Step 4 Mulesoft Job Run & Dataset Creation:
In the last step, we will run our Mulesoft trailblazer project by right-clicking on the message flow canvas. (Snapshot Below)
Then you can monitor your job in the Mulesoft console (Snapshot Below).
You can monitor your job in the Einstein Analytics Data Manager Monitor tab. (Snapshot Below- Operation Overwrite).
Voila 🙂 Now you can see the dataset in Einstein Analytics which is triggered from Mulesoft.
Step 5 Mulesoft Job Run & Dataset Rows Append:
In this step, I am using the same batch job in order to simplify this use case. But we can create nested batch jobs if needed and trigger event based rules with more complex business logic. Assuming my CSV data rows have been extended by the data team while I was away on vacation with the same number of rows 985. Now Below sample batch job will simply extend the rows on my Mulesoft dataset by using APPEND Data operation. (Snapshot Below)

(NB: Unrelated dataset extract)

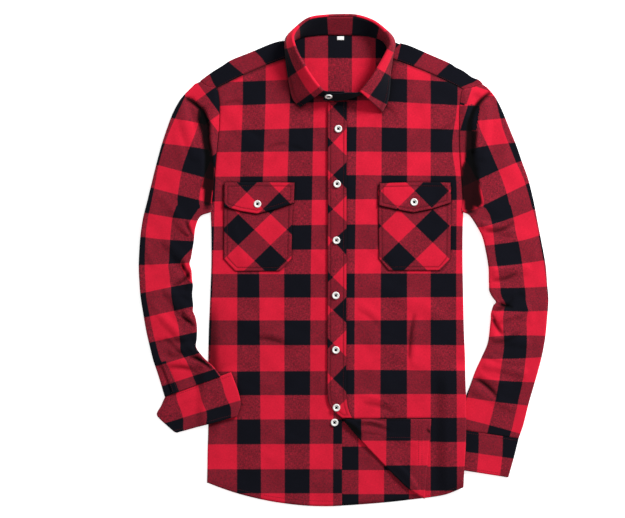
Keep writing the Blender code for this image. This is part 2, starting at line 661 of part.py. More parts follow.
def cuff_rows(rows):
    outer = smooth(points(rows), CUFF_STEPS)
    inner = smooth(points(rows, "inner_x", "inner_y"), CUFF_STEPS)
    return outer, inner, np.full(len(outer), CUFF_HEIGHT)


def cuffs():
    outer, inner, height = cuff_rows(RIGHT_CUFF)
    # Unfastened: it is open along its outer end, so the tube is drawn from that side.
    right = tube(inner, outer, height, CUFF_WALL, arm_lift, NO_CREASES, len(outer))
    cloth("cuff_right", right[:3], CUFF_WALL)
    outer, inner, height = cuff_rows(LEFT_CUFF)
    left = tube(outer, inner, height, CUFF_WALL, no_lift, NO_CREASES, 0)
    cloth("cuff_left", left, CUFF_WALL)


# The collar

def collar_rows():
    """Foot, top, swing, drop and edge of every section of the collar."""
    columns = np.column_stack(list(COLLAR.values()))
    rows = smooth(columns, COLLAR_STEPS)
    return dict(zip(COLLAR_COLUMNS.split(), rows.T))


def collar_stand():
    body = np.column_stack(list(COLLAR.values()))[:, :6]
    laps = [np.column_stack(list(lap.values())) for lap in (UNDER_LAP, OVER_LAP)]
    rows = smooth(np.vstack([laps[0], body, laps[1]]), COLLAR_STEPS)
    foot, top = rows[:, :3], rows[:, 3:]
    shares = np.linspace(0, 1, BAND_POINTS)[None, :, None]
    band = foot[:, None] + shares * (top - foot)[:, None]
    cloth("collar_stand", [band], COLLAR_WALL)
    return rows


def leaf_sections():
    rows = collar_rows()
    foot, top, edge = (np.column_stack([rows[end + axis] for axis in ("_x", "_y", "_z")])
                       for end in ("foot", "top", "edge"))
    out = outward_of(top[:, :2], NECK_MIDDLE)
    swing = list(zip(rows["reach"], rows["drop"]))
    return np.array([leaf_section(*section) for section in zip(foot, top, edge, out, swing)])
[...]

Based upon the Append operation now new 985 rows will be extended to my Mulesoft_Dataset. Now the total rows will be 985 * 2 -> 1970 rows (Snapshot Below- Operation APPEND)
Now you can see the new appended registered dataset below.
Debugging / Audit trail:
In case your dataflow job is not triggered or your dataset is still not created.
- Check the name of your APP Folder (Edgemart container).
- Maybe worth checking Salesforce Developer Console whether the dataset rows have been processed or not. (Snapshot Below).
Console Sample Query: Select id,EdgemartAlias,EdgemartContainer,EdgemartLabel,Status,Action,isDeleted,StatusMessage,LastModifiedDate from InsightsExternalData where EdgemartAlias = ‘mulesoft_dataset’
Summary & Conclusion
I have used the fairly straightforward sample use case in order to showcase the dataset creation via Mulesoft. Indeed there could be plenty of ways to execute the same thing in a more different or sophisticated way. Feel free to loop me in, as I am always open to know or learn new good practices in the domain.
For the new audience on this topic, I hope it gave you a fair idea about the Mulesoft application utilization in regards to Einstein Analytics.